I don't even try to photograph swallows in flight! But you have talent. They're wonderful photos.

 
At 6:12 AM, Blogger cyberthrush said...

650 shots!! You're a VERY determined (..or compulsive?) individual, Bill. Glad at least a few of those guys relented to posing for you in mid-air. ;-)

 
At 7:42 AM, Blogger Colleen said...

Ha...love the lens cap part.

 
At 9:57 AM, Blogger dguzman said...

I applaud your success! I've had up to 20 or more swallows all around me at times, and I've NEVER been able to get even one decent photo. So frustrating! Finally I just give up and watch in awe.

Nice work!

 
At 11:00 AM, Blogger Rondeau Ric said...

Only 650 shots? Rookie. Tell me when you hit 1,000 on the immpossible quest.

Don Quixote

 
At 1:08 PM, Anonymous Stones and Bones said...

I work at the Gov facility that takes up the the south half of the MIWR and love my drive to work every day because of the critters I get to see. Love your tree swallow pics. I saw a small flock of them on Monday dipping down to brush the water surface to drink on the wing. Beautiful!

 
At 1:51 PM, Blogger OpposableChums said...

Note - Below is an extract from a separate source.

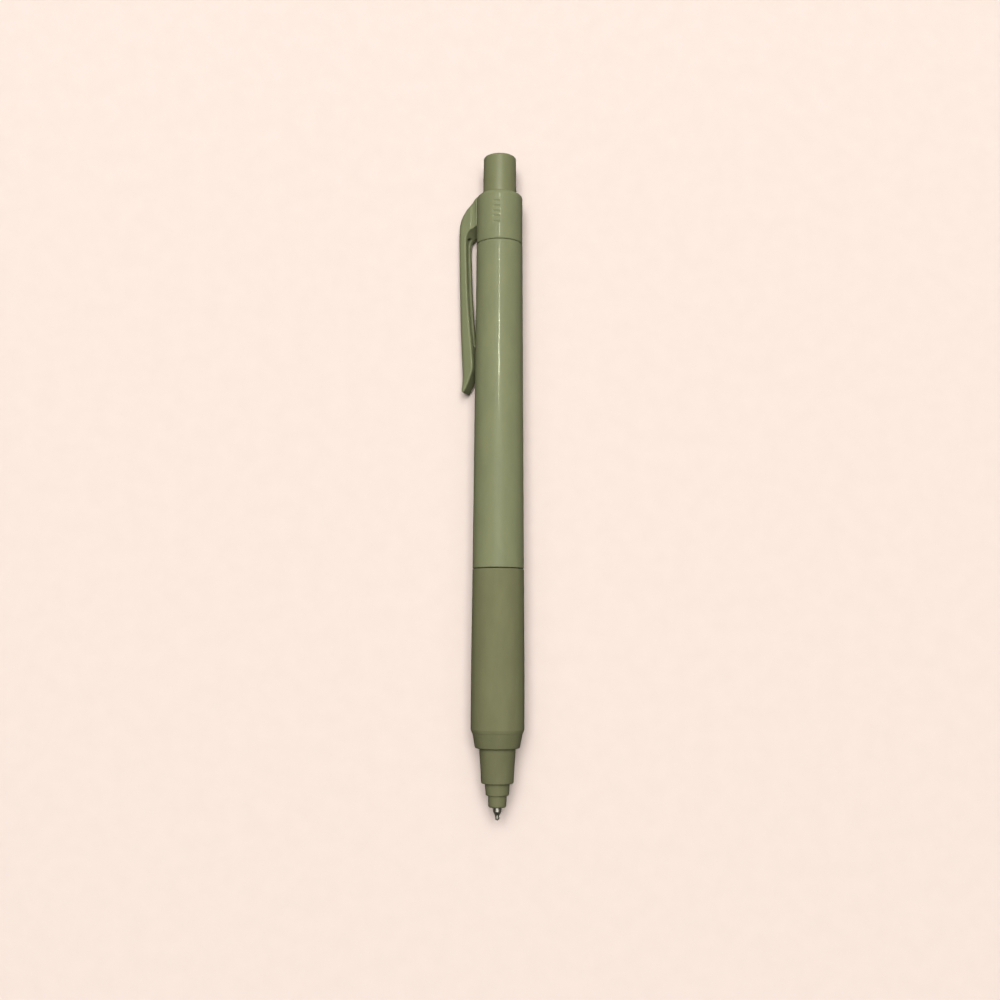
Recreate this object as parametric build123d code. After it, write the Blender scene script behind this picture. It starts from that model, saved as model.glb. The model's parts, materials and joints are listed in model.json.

For a recent film of mine, I spent two full and frustrating days at The Meadows in Cape May attempting to get a decent shot of a Tree Swallow in flight. If you think it's tough trying to get your lens on the bird for the split second it takes to snap a still shot, imagine staying on that streamlined, turbo-charged, turn-on-a-dime divebomber for several consecutive seconds. WELL FRAMED!

In the end, I got one decent shot, a bit distant and uninteresting but steady, and I petulantly included it in the final film, determined that my grim two-day vigil would not have been for naught.